Scripts that build objects →
════════

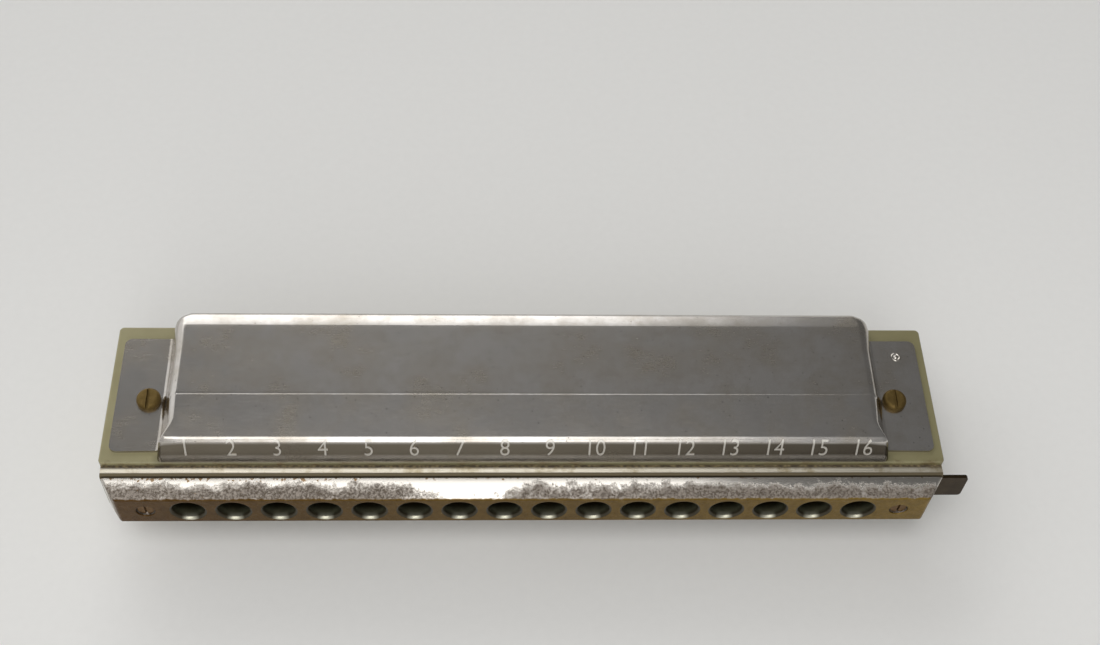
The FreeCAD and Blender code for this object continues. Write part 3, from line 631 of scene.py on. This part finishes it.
def draw_row(bm, edges, places):
    """Draws a row of edges on to new places, and gives back the new row."""
    made = bmesh.ops.extrude_edge_only(bm, edges=edges)["geom"]
    fresh = {g for g in made if isinstance(g, bmesh.types.BMVert)}
    for v in fresh:
        v.co = places(v[post])
    return [g for g in made if isinstance(g, bmesh.types.BMEdge) and all(v in fresh for v in g.verts)]


bm = bmesh.new()
start = Matrix.Rotation(math.pi / 4 / corner_steps, 4, "Z")
bmesh.ops.create_circle(bm, cap_ends=True, radius=1, segments=4 * corner_steps, matrix=start)
for v in bm.verts:
    side = math.copysign(1, v.co.x)
    end = math.copysign(1, v.co.y)
    share = math.atan2(abs(v.co.y), abs(v.co.x)) / (math.pi / 2)
    turn = (share * corner_steps - 0.5) / (corner_steps - 1) * math.pi / 2
    radius = foot_radius_front if end < 0 else foot_radius_back
    line = foot_front + radius if end < 0 else foot_back - radius
    v.co = (side * (foot_half - radius + radius * math.cos(turn)), line + end * radius * math.sin(turn),
            comb_top)
ends = [e for e in bm.edges if e.calc_length() > 10 and abs(e.verts[0].co.x - e.verts[1].co.x) < 0.01]
bmesh.ops.subdivide_edges(bm, edges=ends, cuts=end_stations)
low, high = foot_front + foot_radius_front, foot_back - foot_radius_back
stations = [y for y, _ in crease_line[:-1]] + [roll_start, corner_end, roll_end]
foot_places = [low + (y - flat_y(low)) / (flat_y(high) - flat_y(low)) * (high - low) for y in stations]
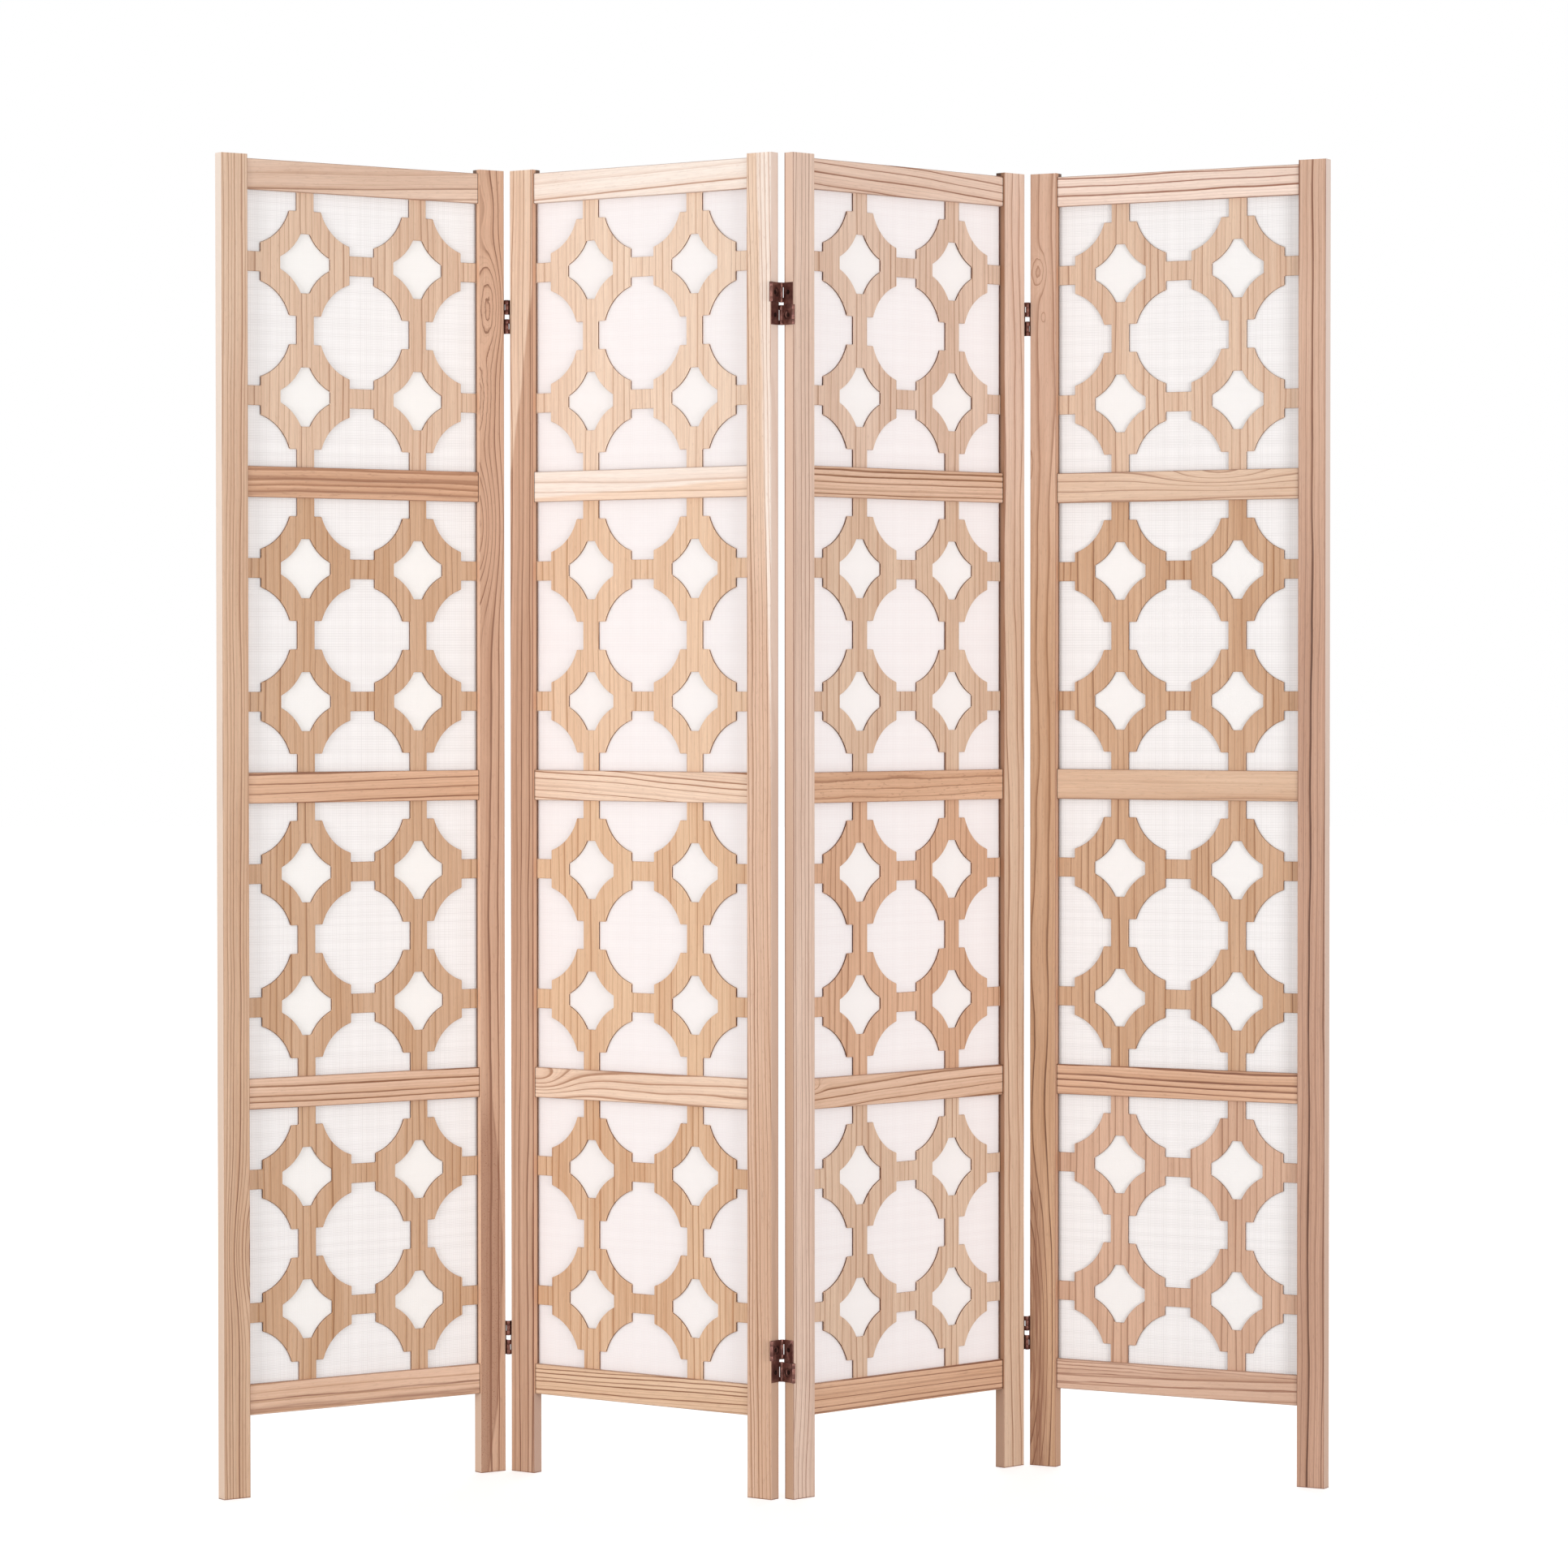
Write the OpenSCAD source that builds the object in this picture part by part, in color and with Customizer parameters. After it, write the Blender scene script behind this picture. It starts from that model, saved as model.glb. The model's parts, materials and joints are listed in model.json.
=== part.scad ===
// Folding screen of four panels, with fretwork boards over cloth and two-way hinges.
// Millimetres, +Z up. The screen stands in its zig-zag stance, its front towards -Y.
// Each panel is drawn flat, its front left corner at the origin, X across it and Y into it,
// and then put in its place in the stance.

/* [Panels] */
// Height of a stile, from the floor to its top
panel_h = 1700; // [1500:1:1900]
// Width of one panel
panel_w = 420; // [380:1:480]
// Width of a stile
stile_w = 38; // [32:1:50]
// Thickness of a stile, front to back
stile_t = 16; // [14:0.5:24]
// Height of a rail
rail_h = 39; // [34:1:50]
// How far the rails' fronts stand back from the stiles' fronts
rail_back = 2.5; // [0:0.1:4]
// Clear height under the bottom rail
leg_h = 104; // [60:1:160]
// How far the stiles stand above the top rail
horn_h = 5; // [0:1:20]
// Eased edge on the stiles and rails
arris = 0.7; // [0.2:0.1:1.5]

/* [Stance] */
// Turn of panel 1 from the line of the screen, in degrees
turn_angle = 35.4; // [10:0.1:60]
// Fold between panels 1 and 2, from flat, in degrees
left_angle = 71; // [20:0.5:110]
// Fold between panels 2 and 3, from flat, in degrees
centre_angle = 79; // [20:0.5:110]
// Fold between panels 3 and 4, from flat, in degrees
right_angle = 72.5; // [20:0.5:110]

/* [Fretwork] */
// Thickness of a fretwork board
fret_t = 3.2; // [2:0.1:4]
// Depth of the rebate that holds board and cloth, from the back
rebate_d = 8; // [4:0.5:9]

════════

Requirements →
Write out all the entries exactly.

Result of the task →
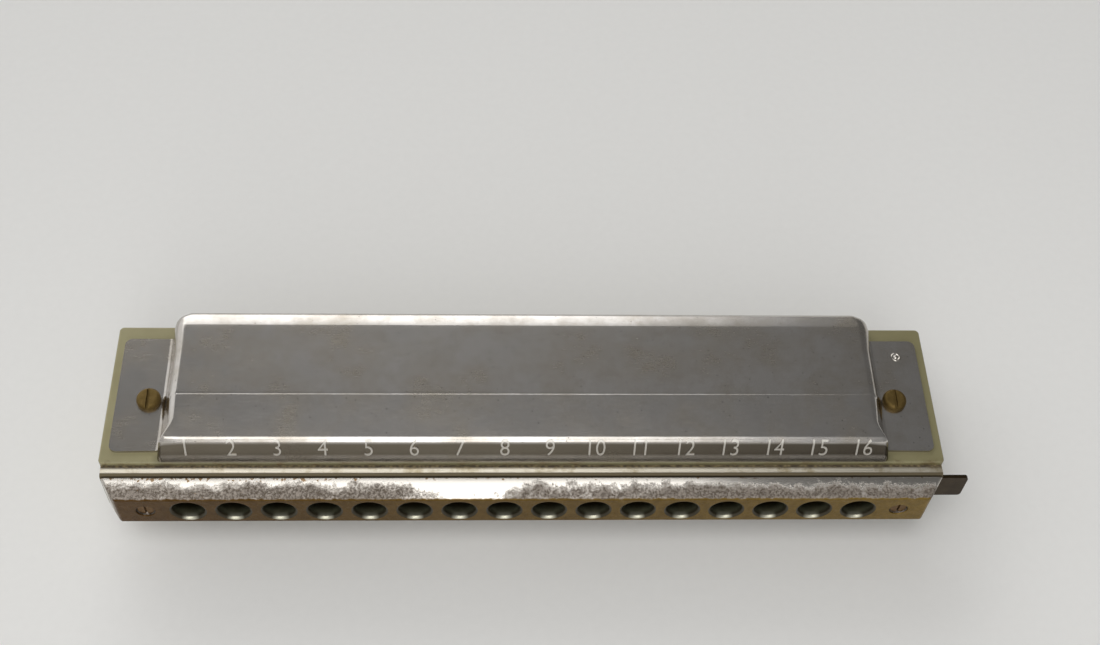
The FreeCAD and Blender code for this object continues. Write part 3, from line 631 of scene.py on. This part finishes it.
def draw_row(bm, edges, places):
    """Draws a row of edges on to new places, and gives back the new row."""
    made = bmesh.ops.extrude_edge_only(bm, edges=edges)["geom"]
    fresh = {g for g in made if isinstance(g, bmesh.types.BMVert)}
    for v in fresh:
        v.co = places(v[post])
    return [g for g in made if isinstance(g, bmesh.types.BMEdge) and all(v in fresh for v in g.verts)]


bm = bmesh.new()
start = Matrix.Rotation(math.pi / 4 / corner_steps, 4, "Z")
bmesh.ops.create_circle(bm, cap_ends=True, radius=1, segments=4 * corner_steps, matrix=start)
for v in bm.verts:
    side = math.copysign(1, v.co.x)
    end = math.copysign(1, v.co.y)
    share = math.atan2(abs(v.co.y), abs(v.co.x)) / (math.pi / 2)
    turn = (share * corner_steps - 0.5) / (corner_steps - 1) * math.pi / 2
    radius = foot_radius_front if end < 0 else foot_radius_back
    line = foot_front + radius if end < 0 else foot_back - radius
    v.co = (side * (foot_half - radius + radius * math.cos(turn)), line + end * radius * math.sin(turn),
            comb_top)
ends = [e for e in bm.edges if e.calc_length() > 10 and abs(e.verts[0].co.x - e.verts[1].co.x) < 0.01]
bmesh.ops.subdivide_edges(bm, edges=ends, cuts=end_stations)
low, high = foot_front + foot_radius_front, foot_back - foot_radius_back
stations = [y for y, _ in crease_line[:-1]] + [roll_start, corner_end, roll_end]
foot_places = [low + (y - flat_y(low)) / (flat_y(high) - flat_y(low)) * (high - low) for y in stations]
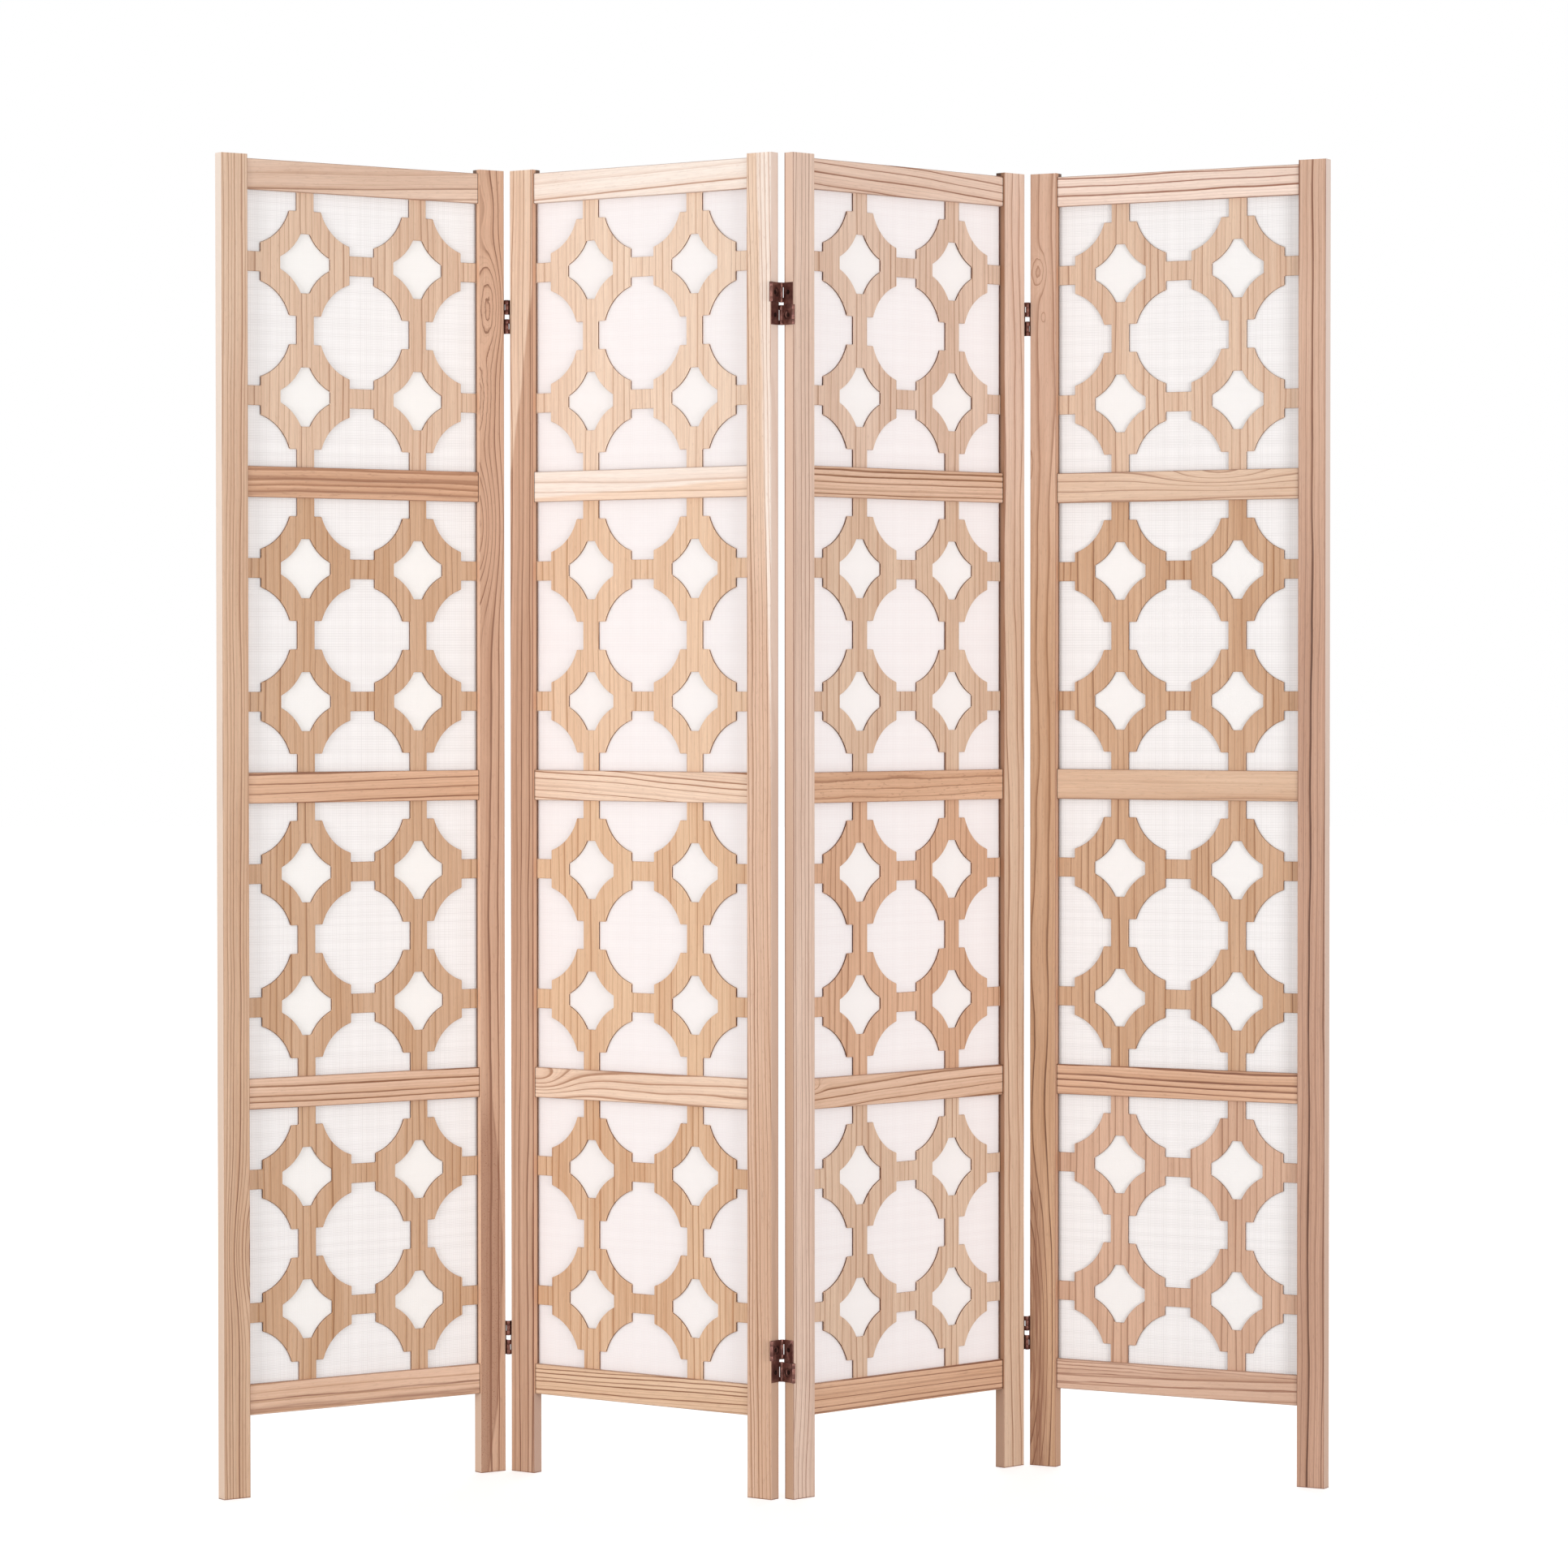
Write the OpenSCAD source that builds the object in this picture part by part, in color and with Customizer parameters. After it, write the Blender scene script behind this picture. It starts from that model, saved as model.glb. The model's parts, materials and joints are listed in model.json.
=== part.scad ===
// Folding screen of four panels, with fretwork boards over cloth and two-way hinges.
// Millimetres, +Z up. The screen stands in its zig-zag stance, its front towards -Y.
// Each panel is drawn flat, its front left corner at the origin, X across it and Y into it,
// and then put in its place in the stance.

/* [Panels] */
// Height of a stile, from the floor to its top
panel_h = 1700; // [1500:1:1900]
// Width of one panel
panel_w = 420; // [380:1:480]
// Width of a stile
stile_w = 38; // [32:1:50]
// Thickness of a stile, front to back
stile_t = 16; // [14:0.5:24]
// Height of a rail
rail_h = 39; // [34:1:50]
// How far the rails' fronts stand back from the stiles' fronts
rail_back = 2.5; // [0:0.1:4]
// Clear height under the bottom rail
leg_h = 104; // [60:1:160]
// How far the stiles stand above the top rail
horn_h = 5; // [0:1:20]
// Eased edge on the stiles and rails
arris = 0.7; // [0.2:0.1:1.5]

/* [Stance] */
// Turn of panel 1 from the line of the screen, in degrees
turn_angle = 35.4; // [10:0.1:60]
// Fold between panels 1 and 2, from flat, in degrees
left_angle = 71; // [20:0.5:110]
// Fold between panels 2 and 3, from flat, in degrees
centre_angle = 79; // [20:0.5:110]
// Fold between panels 3 and 4, from flat, in degrees
right_angle = 72.5; // [20:0.5:110]

/* [Fretwork] */
// Thickness of a fretwork board
fret_t = 3.2; // [2:0.1:4]
// Depth of the rebate that holds board and cloth, from the back
rebate_d = 8; // [4:0.5:9]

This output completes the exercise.